In the van, Muffin Top was holding his throat and flailing about. Manny surmised that he mistakenly sucked the dart backwards into his throat. As Muffin Top’s eyes bulged and he choked and squirmed, Paul jumped into the driver’s seat and peeled out as the protesters looked around in a confused manner.
Later that day, after an underwhelming bombing attempt on the National American Anti-Abortion Crusade Partnership (NAAACP) – the
ir improvised explosive device failed to detonate – the gang called it a day.
Back at the Leftea compound, the group regaled the rest of the Lefteas with stories of their successful activities. Manny went back to his tent. Right in front of it a game of hacky sack was gaining momentum.
Osgood yelled at Manny as he approached his tent, “C’mon Manny, we are so on a roll right now. Join our hack!”
The rest of the circle yelled, “Join our hack!”
The circle made room for him, and as the rest of the Lefteas were kicking and kneeing the sack, Manny watched with a lifeless stare. Eventually the sack made its way right to Manny’s zone. Manny, looking as if his shoe was stuck on a piece of gum, let out a limp effort to connect with it. The sack hit the ground.

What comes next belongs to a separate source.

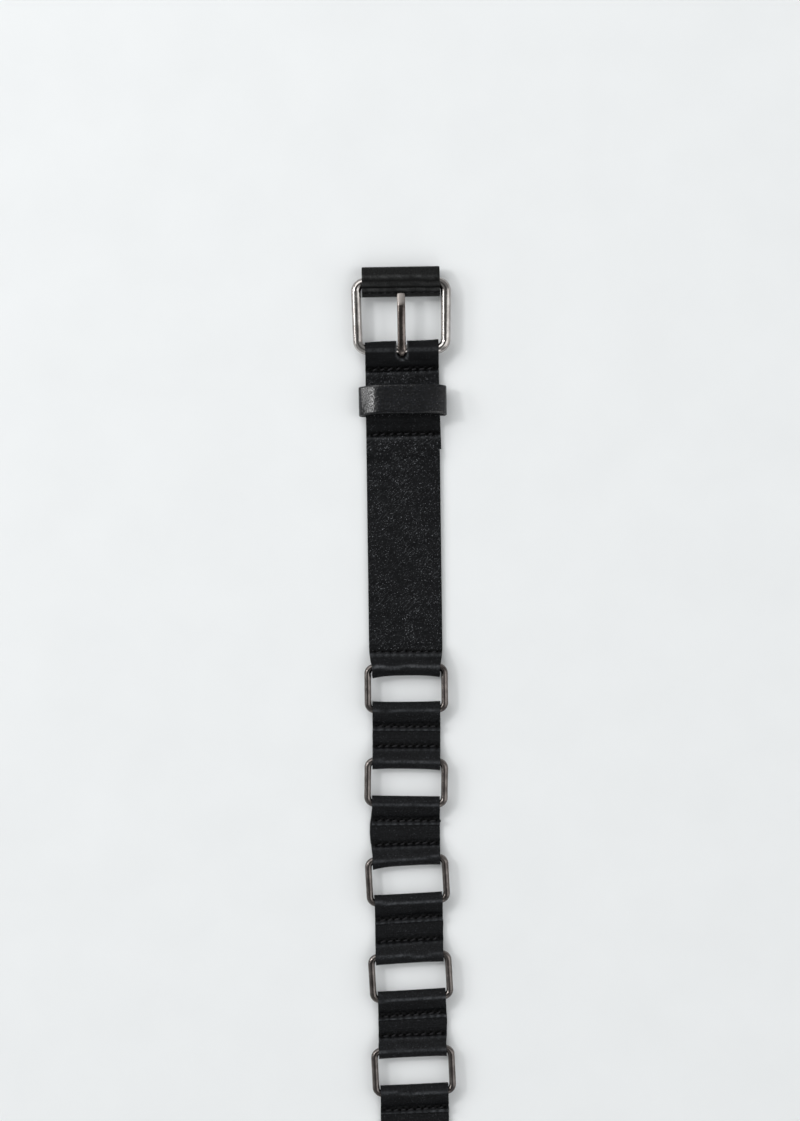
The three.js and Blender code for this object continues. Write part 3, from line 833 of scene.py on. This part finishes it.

The group let out a big groan of disappointment.
“What’s wrong, Manny?” Osgood inquired.
“Nothing. I’m sorry I let the circle down,” Manny said as he departed.
Early the next morning before anybody was awake, Manny left the compound.
chapter 5
Realizing he could not harness the Leftea party’s resistance infrastructure to help repair the damage that furtl had done to America’s founding principles, Manny set off once again in search of inspiration.
When he was growing furtl, Manny believed in the benefits and efficiency of allowing one company to integrate and aggregate your finances, communications, commerce, entertainment, and news. But he now realized there was a downside. For instance, his use of anything other than furtl Electronic Payments (fEPs) in convenience stores often resulted in looks of suspicion from cashiers. When Manny tried to explain why he preferred cash, he was frequently met with warnings that he would soon be relieved of that cash by the many thieves that operated in the shadows.
And one day, a cashier at the FASTMART was nice enough to explain to him how the “ficktum” worked. Manny learned that large cash transactions were registered by monitoring chips installed in all cash registers and safe deposit boxes in commercial enterprises. Information from these machines was communicated to the DCS via the furtl Cash Transaction Monitor (fCTM), or “ficktum.” The fCTM was originally put in place to monitor the activities of Islamic terrorists, as many of them were operating in a primarily cash environment. Soon after its initiation, however, the fCTM began picking up any cash payment over $200 and flagging it for review by the DCS, regardless of its perceived intent.